This year’s version (of the election consolidation bill) is 89 pages long, plus another separate bill on funding that’s a mere eight pages. The aim: Reform Idaho’s election system so that all local elections, whether they’re for city, county, sewer district, cemetery district, school board or what have you, are run by county clerks, and consolidate them on four specific dates with standardized polling places/Betsy Russell, Eye On Boise. More here.
Question: Would you like to see all Idaho elections consolidated onto one of 4 dates?
florined on February 05 at 4:27 p.m.
DOTC has commented on this concept before, but I look forward to his comments about this specific bill. Is it a good bill, Dan? Are there changes you’d recommend?

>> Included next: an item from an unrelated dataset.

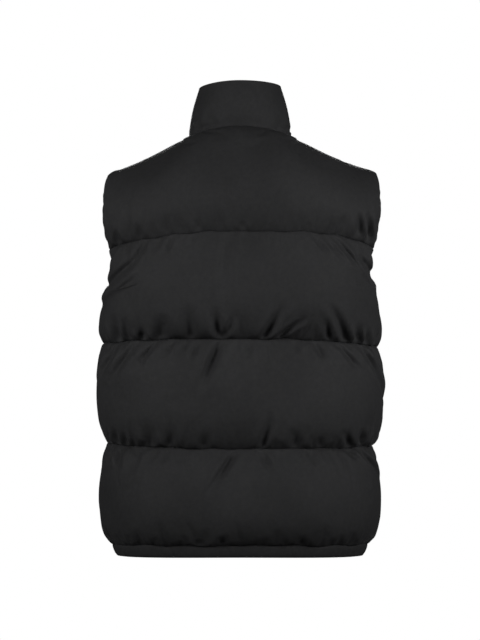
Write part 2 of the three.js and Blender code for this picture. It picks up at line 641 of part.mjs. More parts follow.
function collarOutside(side, face, around, s) {
  const angle = around * (Math.PI / 2);
  const flat = new THREE.Vector3(side * Math.cos(angle), face * Math.sin(angle), 0.12).normalize();
  const direction = collarSeamDirection(side, face, around).lerp(flat, smoothstep(s, 0, 0.3)).normalize();
  const topFold = Math.sqrt(1 - smoothstep(s, 0.82, 1) ** 2);
  let thick = lerp(NECK_WALL, COLLAR_TOP_WALL, smoothstep(s, 0.3, 1)) + COLLAR_PUFF * Math.sin(Math.PI * s);
  thick = lerp(COLLAR_TOP_WALL, thick, topFold);
  if (face < 0) thick *= lerp(1, 0.75, smoothstep(around, 0.75, 1));
  return collarInside(side, face, around, s).addScaledVector(direction, thick);
}

function collarGeometry() {
  const shares = (count) => Array.from({ length: count + 1 }, (_, i) => i / count);
  const places = (count) => [
    ...shares(count).reverse().map((around) => [1, -1, around]),
    ...shares(count).slice(1).map((around) => [1, 1, around]),
    ...shares(count).reverse().slice(1).map((around) => [-1, 1, around]),
    ...shares(count).slice(1).map((around) => [-1, -1, around]),
  ];
  const outside = COLLAR_ROWS.map((s) => places(NECK_COLUMNS).map((place) => collarOutside(...place, s)));
  const inside = insideShares().map((s) =>
    places(NECK_COLUMNS / INSIDE_COLUMN_STEP).map((place) => collarInside(...place, s)),
  );
  return wallGeometry(outside, inside);
}

addPiece("collar", collarGeometry(), shell);

// Middle line of the zip's base, from the hem to the collar's top edge
function zipLine() {
  const points = [];
  for (const seam of [0, 1, 2, 3]) {
    for (const s of [0, 0.25, 0.5, 0.75]) points.push(insidePoint(1, -1, seam, 1, s));
  }
  for (const s of [0, 0.2, 0.4, 0.6, 0.8]) points.push(insidePoint(1, -1, 4, 1, s));
  for (const s of [0, 0.25, 0.5, 0.75, 1]) points.push(collarInside(1, -1, 1, s));
  return new THREE.CatmullRomCurve3(points.map((point) => new THREE.Vector3(0, point.y, point.z)));
}

const ZIP_LINE = zipLine();

// Point of the zip's line at a height, with the line's own outward direction
function zipPlace(z) {
  let low = 0;
  let high = 1;
  for (let i = 0; i < 40; i += 1) {
    const middle = (low + high) / 2;
    if (ZIP_LINE.getPoint(middle).z < z) low = middle;
    else high = middle;
  }
  const tangent = ZIP_LINE.getTangent(low);
  return { point: ZIP_LINE.getPoint(low), out: new THREE.Vector3(0, -tangent.z, tangent.y).normalize() };
}

// A strip that follows the zip's line, with its section given as left, right, bottom and top. All strips
// bend at the same heights.
function zipStrip(fromZ, toZ, left, right, bottom, top) {
  const heights = [fromZ, ...ZIP_BENDS.filter((z) => z > fromZ + 2 && z < toZ - 2), toZ];
  const border = (x, offset) =>
    heights.map((z) => {
      const { point, out } = zipPlace(z);
      return point.addScaledVector(out, offset).setX(x);
    });
  const turn = (columns) => columns[0].map((_, row) => columns.map((column) => column[row]));
  const outside = turn([border(left, top), border(right, top)]);
  const inside = turn([border(left, bottom), border(right, bottom)]);
  return wallGeometry(outside, inside);
}

const ZIP_TOP_Z = COLLAR_TOP_FRONT.z - 3;
const ZIP_LOW_Z = SEAMS[0].front + 2;
const tapeEdge = ZIP_HALF - SEAM_GAP;
const ZIP_STEPS = 26;
const ZIP_BENDS = Array.from({ length: ZIP_STEPS + 1 }, (_, i) => lerp(ZIP_LOW_Z, ZIP_TOP_Z, i / ZIP_STEPS));
addPiece(
  "zip_tape_left",
  zipStrip(ZIP_LOW_Z, ZIP_TOP_Z, TAPE.inner, tapeEdge, TAPE.bottom, TAPE.top),
  zipCloth,
);
addPiece(
  "zip_tape_right",
  zipStrip(ZIP_LOW_Z, ZIP_TOP_Z, -tapeEdge, -TAPE.inner, TAPE.bottom, TAPE.top),
  zipCloth,
);
addPiece(
  "zip_chain",
  zipStrip(CHAIN_LOW_Z, SLIDER_Z + 2.4, -CHAIN.half, CHAIN.half, CHAIN.bottom, CHAIN.top),
  zipTeeth,
);

// Hard parts of the zip stand in a group of their own, with local Y out of the vest and Z along the zip
function zipGroup(z) {
  const { point, out } = zipPlace(z);
  const group = new THREE.Group();
  group.position.copy(point);
  group.quaternion.setFromUnitVectors(new THREE.Vector3(0, -1, 0), out);
  vest.add(group);
  return group;
}

// A flat piece of even depth: its outline lies in X and Z, and it spans two distances out of the vest
function platePiece(outline, near, far) {
  const shape = new THREE.Shape(outline.map(([x, z]) => new THREE.Vector2(x, z)));
  const geometry = new THREE.ExtrudeGeometry(shape, { depth: far - near, bevelEnabled: false });
  geometry.rotateX(Math.PI / 2);
  geometry.translate(0, -near, 0);
  return geometry;
}

// Stops: one below the teeth, and one on each tape above the slider
function stopPiece(name, z, from, to, length) {
  const outline = [[from, -length / 2], [to, -length / 2], [to, length / 2], [from, length / 2]];
  addPiece(name, platePiece(outline, TAPE.top + SEAM_GAP, CHAIN.top), zipMetal, zipGroup(z));
}
stopPiece("zip_bottom_stop", CHAIN_LOW_Z - BOTTOM_STOP.drop, -CHAIN.half, CHAIN.half, BOTTOM_STOP.length);
const topStopZ = SLIDER_Z + TOP_STOP.rise;
stopPiece("zip_top_stop_left", topStopZ, TOP_STOP.inner, TOP_STOP.outer, TOP_STOP.length);
stopPiece("zip_top_stop_right", topStopZ, -TOP_STOP.outer, -TOP_STOP.inner, TOP_STOP.length);

// Slider: a plate over the teeth with two flanges beside them, and a bridge that carries the pull tab
const PLATE = { near: CHAIN.top + SEAM_GAP, far: CHAIN.top + SEAM_GAP + 1.4, half: 4.6, length: 11 };
const FLANGE = { near: TAPE.top + SEAM_GAP, inner: CHAIN.half + SEAM_GAP };
const BRIDGE = { half: 0.9, length: 8, legs: 1.4, height: 3.6, roof: 1.1 };
const PIVOT_OUT = PLATE.far + 1.3; // how far out of the zip's line the pull tab hinges

function rectangle(fromX, toX, fromZ, toZ) {
  return [[fromX, fromZ], [toX, fromZ], [toX, toZ], [fromX, toZ]];
}

function sliderParts() {
  const end = PLATE.length / 2;
  const taper = PLATE.half - 1.1;
  const { half } = PLATE;
  const plate = [[-taper, -end], [taper, -end], [half, 1], [half, end], [-half, end], [-half, 1]];
  const overlap = 0.2;
  const parts = [platePiece(plate, PLATE.near, PLATE.far)];
  for (const side of [-1, 1]) {
    const xs = [side * FLANGE.inner, side * PLATE.half].sort((a, b) => a - b);
    parts.push(platePiece(rectangle(xs[0], xs[1], 1, end), FLANGE.near, PLATE.near + overlap));
    const legEnd = (side * BRIDGE.length) / 2;
    const zs = [legEnd, legEnd - side * BRIDGE.legs].sort((a, b) => a - b);
    const leg = rectangle(-BRIDGE.half, BRIDGE.half, zs[0], zs[1]);
    parts.push(platePiece(leg, PLATE.far - overlap, PLATE.far + BRIDGE.height));
  }
  const roof = rectangle(-BRIDGE.half, BRIDGE.half, -BRIDGE.length / 2, BRIDGE.length / 2);
  const roofNear = PLATE.far + BRIDGE.height - BRIDGE.roof;
  parts.push(platePiece(roof, roofNear, PLATE.far + BRIDGE.height));
  return parts;
}

const manifold = await Module();
manifold.setup();

function toManifold(geometry) {
  const { position } = geometry.attributes;
  const plain = mergeVertices(new THREE.BufferGeometry().setAttribute("position", position));
  return new manifold.Manifold(
    new manifold.Mesh({
      numProp: 3,
      vertProperties: new Float32Array(plain.attributes.position.array),
      triVerts: new Uint32Array(plain.index.array),
    }),
  );
}

function unionGeometry(parts) {
  const whole = parts.map(toManifold).reduce((sum, part) => sum.add(part)).getMesh();
  const geometry = new THREE.BufferGeometry();
  geometry.setAttribute("position", new THREE.BufferAttribute(whole.vertProperties, 3));
  geometry.setIndex(new THREE.BufferAttribute(whole.triVerts, 1));
  return geometry;
}

addPiece("slider", unionGeometry(sliderParts()), zipMetal, zipGroup(SLIDER_Z));

// Pull tab: a bar under the bridge, two arms beside it and a long flat tab that hangs down
const TAB = { half: 3.4, slotHalf: 1.5, slotLength: 5.6, length: 30, thick: 1.3, bar: 1.3 };

function pullTabShape() {
  const top = TAB.bar / 2;
  const outline = [
    [-TAB.half, top],
    [-TAB.half, -TAB.length * 0.55],
    [-TAB.half - 0.9, -TAB.length * 0.7],
    [-TAB.half - 0.9, -TAB.length + 1.6],
    [-TAB.half + 0.9, -TAB.length],
    [TAB.half - 0.9, -TAB.length],
    [TAB.half + 0.9, -TAB.length + 1.6],
    [TAB.half + 0.9, -TAB.length * 0.7],
    [TAB.half, -TAB.length * 0.55],
    [TAB.half, top],
  ];
  const shape = new THREE.Shape(outline.map(([x, z]) => new THREE.Vector2(x, z)));
  const slot = rectangle(-TAB.slotHalf, TAB.slotHalf, -top - TAB.slotLength, -top);
  shape.holes.push(new THREE.Path(slot.map(([x, z]) => new THREE.Vector2(x, z))));
  const geometry = new THREE.ExtrudeGeometry(shape, { depth: TAB.thick, bevelEnabled: false });
  geometry.rotateX(Math.PI / 2);
  geometry.translate(0, TAB.thick / 2 - PIVOT_OUT, 0);
  return geometry;
}

addPiece("pull_tab", pullTabShape(), zipMetal, zipGroup(SLIDER_Z));

export default vest;
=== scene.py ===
import math

import bmesh
import bpy
import numpy as np
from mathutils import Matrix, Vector


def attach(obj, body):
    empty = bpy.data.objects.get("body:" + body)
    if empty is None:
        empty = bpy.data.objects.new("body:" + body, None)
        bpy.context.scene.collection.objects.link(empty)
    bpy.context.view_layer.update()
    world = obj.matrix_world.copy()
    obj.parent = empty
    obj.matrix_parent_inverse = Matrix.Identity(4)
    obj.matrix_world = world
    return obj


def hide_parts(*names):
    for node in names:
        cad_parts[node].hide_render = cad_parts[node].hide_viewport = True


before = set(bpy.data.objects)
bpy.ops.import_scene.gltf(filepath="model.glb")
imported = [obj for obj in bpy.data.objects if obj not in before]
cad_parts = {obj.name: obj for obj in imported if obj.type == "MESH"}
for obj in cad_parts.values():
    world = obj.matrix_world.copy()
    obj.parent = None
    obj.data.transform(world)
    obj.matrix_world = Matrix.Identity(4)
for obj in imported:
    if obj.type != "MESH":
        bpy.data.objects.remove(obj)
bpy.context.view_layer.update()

# A black padded vest in worn form, dressed over its solids. Sizes are in millimetres, in the frame of
# the solids: X to the wearer's left, Y to the back, Z up. They become metres where meshes are made.
MM = 0.001

SEAM_GAP = 0.04  # clear width between sewn pieces, less than the solids', so that no light shows through

# Sizes that the solids share
SEAM_WALL = 5
SHOULDER_WALL = 10
NECK_WALL = 7
LEAST_WALL = 3.5
EDGE_WALL = 6
EDGE_ROUNDING = 26
UNDERARM_TAPER = 90
UNDERARM_SHARE = 0.12
SIDE_SEAM_SHARE = 0.55
SAG = 7
FULL_PUFF = 25
PUFF_ROUNDNESS = 0.8
RING_ROUNDNESS = 2.4
UNDERARM_Z = -240
ARMHOLE_BACK = 58
ARMHOLE_FRONT = 62
ARMHOLE_SHAPE = 2.6
SHOULDER_TIPS = {"left": np.array([204.0, 2.0, -68.0]), "right": np.array([210.0, 2.0, -64.5])}
SHOULDER_SAGS = {"left": 4, "right": 5}
NECK_POINT = np.array([73.0, 5.0, -10.0])
NECK_BACK = {"y": 66, "z": 5}
NECK_FRONT = {"y": -71, "z": -56}
COLLAR_TOP_HALF = 59
COLLAR_TOP_SIDE_Z = {"left": 73, "right": 76}
COLLAR_TOP_BACK = {"y": 61, "z": 78}
COLLAR_TOP_FRONT = {"y": -64, "z": 52}
COLLAR_PUFF = 2.5
COLLAR_TOP_WALL = 4.5
RIGHT_CHEST_EXTRA = 5
RIGHT_EXTRA_FROM_Z = -280
CHEST_Z = -150
ZIP_HALF = 9
SHOULDER_SPREAD = 11
NECK_ROUNDING = 0.25
NECK_SHARE = 16 / 26  # where along a yoke's upper border the shoulder seam ends and the collar's starts
SHOULDER_LEAN = 0.22  # how far outwards the wall at a shoulder seam leans, for each unit up
NECK_LEAN = {"out": 0.8, "up": 0.6}  # direction of the wall at the collar seam
NECK_TURN = 0.12  # share of a yoke's width over which the one turns into the other
SEAM_TURN_FROM = 0.72  # share of a yoke's height from which its wall turns to them
YOKE_RISE = 0.42  # share of a yoke's height over which it rises straight from the chest seam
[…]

Tom_R on February 05 at 4:46 p.m.
Forcible rape by a stranger should be punished by 30 years in prison, plus the rapist, which usually is a guy, should be turned into an enuch. If it is a date rape, the criminal should receive 5 to 10 years prison time along with a major, long term educational program related to his crime.
danofthecommunity on February 05 at 7:00 p.m.
Actually it would bring our current 4 election dates a year down to two. There would be two additional dates just for school financial issues. This compares to pretty much open dates for school issues under current code.
I’m at the Boise airport now after being here all week for county meetings and training sessions that started with Supreme Court on Monday for county clerks and a state elections task force meeting this afternoon…there’s no place like home, there’s no place like home…
The big sticking point (and probably a lethal one given current conditions) for the elections consolidation bill is the price tag of 4.5 million a year that neither the counties or the state are in a position to fund. The consensus of the clerks is that while this is a worthwhile bill the time is not right because of funding until things recover.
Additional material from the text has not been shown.